Back at Whiskey Creek Hatchery though, on this overcast morning the oysters are abundant and the events of 2008 seem to be just a distant nightmare. With the knowledge of the changing chemistry of the ocean, Oregon State researchers and Wiegardt came up with a plan. With the purchase of expensive monitoring equipment and liters of sodium carbonate, an antacid to neutralize the seawater they take in from the ocean to grow the oysters, the larvae stopped dying and the industry is now on its way to recovery. However, not all shelled organisms can be grown in a lab.

“It’s obviously not addressing the bigger issue of CO2 emissions,” says Waldbusser. “It’s just putting a Band-Aid on it. It’s helping the oyster industry stay afloat, and so it’s a mitigation strategy at the moment to help them continue to produce oyster seed.” Oysters however are a keystone species, meaning that the ocean ecosystem is dependent on their presence and role in the environment as a filter feeder. Without oysters, the whole ocean ecosystem would change just as drastically as the oyster industry would without Whiskey Creek Hatchery. Oysters are the “canary in the coal mine” that signal a problem, and deaths of oyster larvae should be understood as a warning.

“The worry is what is going on in the natural environment,” says Wiegardt.  “There has to be an impact out there. There’s no way around it.” Wiegardt is not waiting around to find out just how high oceanic CO2 levels can get. Once or twice a year, Wiegardt goes to DC to speak in Congress and to representatives about the issues that he, the oyster industry, and humanity are facing. But with every visit he is taken away from his farm and the work four generations before him have done.

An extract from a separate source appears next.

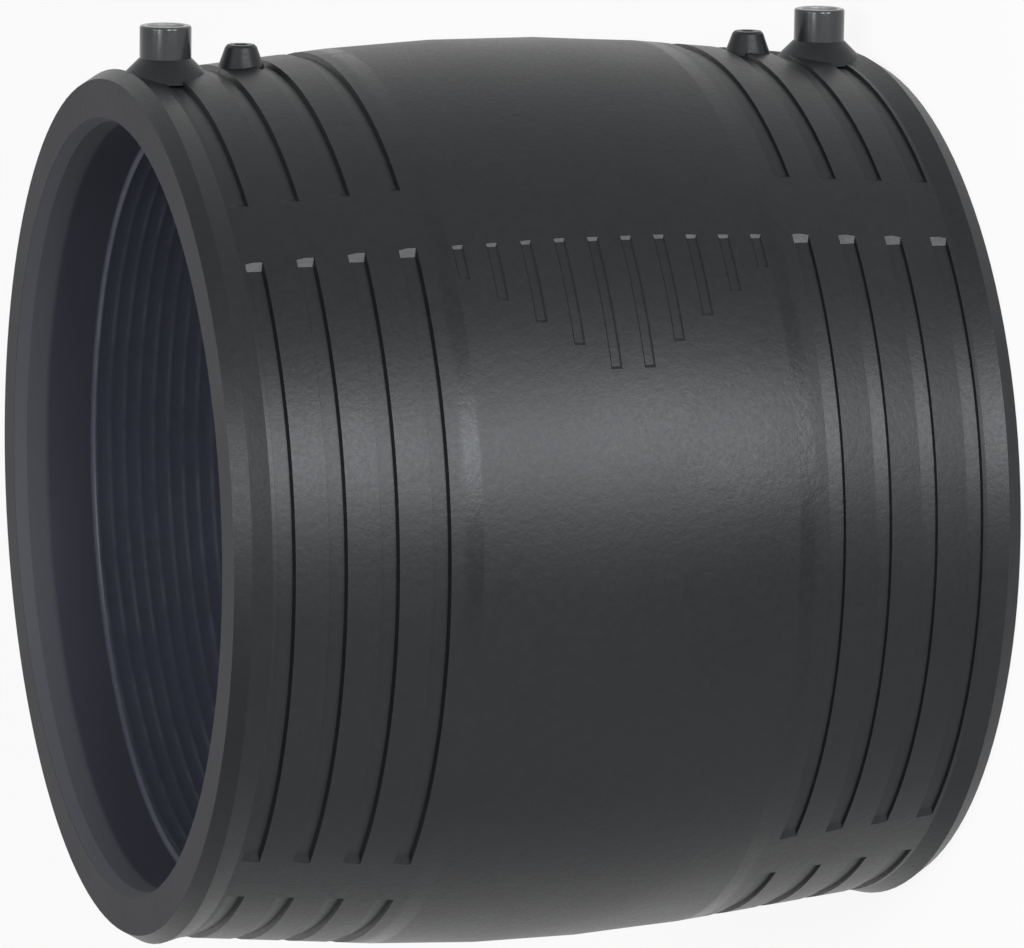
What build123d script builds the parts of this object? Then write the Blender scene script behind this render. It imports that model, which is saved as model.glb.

“Going to DC is not my idea of an ideal trip,” says Wiegardt “You have to wear a suit which I have a problem with. By the end of the day I’m looking pretty ragged.” After three hours of collecting oysters in the bay, it’s time to bag them and leave them halfway submerged by the shore. Waldbusser steps out of the boat looking tired, but satisfied with todays work.  It’s good to have the hatchery back on it’s feet again, but the reality of a larger, global issue still looms.  He walks up the gravel driveway past the hatchery to his house and stops on the way to get a container of fresh oysters from the garage fridge. Today’s lunch is a special treat. Fried oysters.